Chris: »Cause it isn’t just a musical thing, it’s a whole lifestyle.«.
I’ve always felt as if your music has one foot on the dance floor and one foot on some broadway stage.
Neil: I believe it comes from our childhood and upbringing. If you come from England, you simply can’t help liking »Land of hope and glory« by Elgar or »Pomp & Circumstance«. You love it by default.
Chris: And there’s »Last night of the proms«. And »The Sound of Music« was on TV every christmas when we were kids. That was obviously huge influences.
Neil: And also when we were kids there were always films about World War II with stirring…
Neil: Actually, on all Pet Shop Boys records you can hear… french horns. The french horns so completely come from war films or Elgar. And the showbusiness part… Well, the biggest selling album of the sixties was »The Sound of Music« soundtrack. Not »Revolver«. Not »Pet Sounds«. Not »The White Album«. It was the »The Sound of Music« soundtrack. This was when we were kids and we used to hear this stuff all the time. British radio, when I was very young, used to play light orchestral music, showmusic, Frank Sinatra, and all that kind of stuff so you kind of. I’ve always liked it, and I still find that kind of music quite moving. What really unites music that Chris and I like are it has that kind of stirring, moving quality. Sort of quite passion about it. And whether you like it or not you will find that quality in »The Sun Will Come Up Tomorrow« from Annie as much as you can in »Trans-Europe Express«, possibly more, in fact. We’re not ashamed to like these kinds of things. We have attempted to write a musical with a contemporary idiom, We always had slightly epic ambitions which is another thing that stops us from being minimal.

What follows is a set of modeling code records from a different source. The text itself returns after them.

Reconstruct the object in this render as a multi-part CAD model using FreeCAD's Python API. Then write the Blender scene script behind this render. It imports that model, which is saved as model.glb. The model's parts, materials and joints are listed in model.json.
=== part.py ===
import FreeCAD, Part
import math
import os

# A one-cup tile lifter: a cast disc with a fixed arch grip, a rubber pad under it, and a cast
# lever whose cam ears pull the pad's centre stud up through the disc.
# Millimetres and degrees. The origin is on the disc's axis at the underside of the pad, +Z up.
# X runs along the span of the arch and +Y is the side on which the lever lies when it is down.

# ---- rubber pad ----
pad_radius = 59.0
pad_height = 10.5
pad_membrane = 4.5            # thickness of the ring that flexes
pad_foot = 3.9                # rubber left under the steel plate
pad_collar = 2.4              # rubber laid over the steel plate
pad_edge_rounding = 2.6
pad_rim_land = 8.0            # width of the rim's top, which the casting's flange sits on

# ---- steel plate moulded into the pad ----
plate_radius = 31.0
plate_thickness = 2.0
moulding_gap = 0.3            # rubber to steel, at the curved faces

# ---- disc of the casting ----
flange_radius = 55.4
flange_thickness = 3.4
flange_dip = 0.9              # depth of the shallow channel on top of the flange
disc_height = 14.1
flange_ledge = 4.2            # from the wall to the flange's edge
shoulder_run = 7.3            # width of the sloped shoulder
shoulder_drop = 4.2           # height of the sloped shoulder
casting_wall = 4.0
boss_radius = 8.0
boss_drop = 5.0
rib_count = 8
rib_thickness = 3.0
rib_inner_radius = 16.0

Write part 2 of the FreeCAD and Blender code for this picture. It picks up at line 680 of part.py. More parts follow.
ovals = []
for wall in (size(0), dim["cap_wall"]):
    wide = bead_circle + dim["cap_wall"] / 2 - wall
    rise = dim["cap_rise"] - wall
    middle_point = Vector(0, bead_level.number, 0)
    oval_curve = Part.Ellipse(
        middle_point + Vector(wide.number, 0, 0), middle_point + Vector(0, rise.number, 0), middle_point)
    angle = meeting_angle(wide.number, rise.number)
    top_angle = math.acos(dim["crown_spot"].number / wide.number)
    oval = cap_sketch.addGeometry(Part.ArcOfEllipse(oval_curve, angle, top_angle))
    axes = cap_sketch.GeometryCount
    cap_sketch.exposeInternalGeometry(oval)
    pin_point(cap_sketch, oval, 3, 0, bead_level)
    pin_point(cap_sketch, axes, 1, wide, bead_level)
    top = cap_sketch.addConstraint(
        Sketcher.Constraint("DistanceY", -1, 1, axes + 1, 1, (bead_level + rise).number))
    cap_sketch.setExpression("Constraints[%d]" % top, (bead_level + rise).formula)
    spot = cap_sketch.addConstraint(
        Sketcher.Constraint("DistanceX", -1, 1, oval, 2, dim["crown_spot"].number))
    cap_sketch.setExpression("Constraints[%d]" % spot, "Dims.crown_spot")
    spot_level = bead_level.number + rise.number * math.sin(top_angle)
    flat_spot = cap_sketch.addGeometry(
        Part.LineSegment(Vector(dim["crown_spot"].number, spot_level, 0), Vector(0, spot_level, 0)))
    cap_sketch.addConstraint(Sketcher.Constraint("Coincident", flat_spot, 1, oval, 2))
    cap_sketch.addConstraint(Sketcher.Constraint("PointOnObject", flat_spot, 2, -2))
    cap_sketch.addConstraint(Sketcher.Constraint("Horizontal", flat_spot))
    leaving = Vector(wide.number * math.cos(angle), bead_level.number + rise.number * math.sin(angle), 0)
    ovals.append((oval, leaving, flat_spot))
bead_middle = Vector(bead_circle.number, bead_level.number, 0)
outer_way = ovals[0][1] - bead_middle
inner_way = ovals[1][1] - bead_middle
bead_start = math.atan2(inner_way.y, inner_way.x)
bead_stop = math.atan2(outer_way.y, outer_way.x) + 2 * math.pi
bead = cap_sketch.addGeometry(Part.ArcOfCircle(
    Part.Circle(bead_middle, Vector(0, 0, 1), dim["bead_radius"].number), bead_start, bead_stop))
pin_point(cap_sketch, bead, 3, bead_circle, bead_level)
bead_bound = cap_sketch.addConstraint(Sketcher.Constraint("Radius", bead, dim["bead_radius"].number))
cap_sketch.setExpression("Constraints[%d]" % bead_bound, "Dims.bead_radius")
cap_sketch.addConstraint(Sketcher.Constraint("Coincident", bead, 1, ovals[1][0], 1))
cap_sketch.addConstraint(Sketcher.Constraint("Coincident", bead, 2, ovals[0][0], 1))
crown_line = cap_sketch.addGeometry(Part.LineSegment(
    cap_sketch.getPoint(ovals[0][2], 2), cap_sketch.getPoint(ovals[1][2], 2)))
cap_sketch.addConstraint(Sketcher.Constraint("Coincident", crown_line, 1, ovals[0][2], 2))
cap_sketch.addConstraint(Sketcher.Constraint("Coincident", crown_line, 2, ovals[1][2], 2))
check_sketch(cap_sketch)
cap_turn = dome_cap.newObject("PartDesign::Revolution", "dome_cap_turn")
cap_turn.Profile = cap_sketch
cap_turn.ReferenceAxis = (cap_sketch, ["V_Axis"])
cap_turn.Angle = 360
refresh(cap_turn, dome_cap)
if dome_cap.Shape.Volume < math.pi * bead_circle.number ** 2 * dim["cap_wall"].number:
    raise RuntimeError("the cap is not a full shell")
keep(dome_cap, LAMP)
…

And you’re the only band ever that’s managed to use orchestra hits in your songs and made it work.
Chris: Orchestra hits are funny, aren’t they?
Neil: When we worked with producer Stephen Hague we had an argument about every single orchestra hit. It could go on for hours, about every single orchestra hit. He wanted to remove them and we wanted them to be loud. He didn’t like orchestra hits.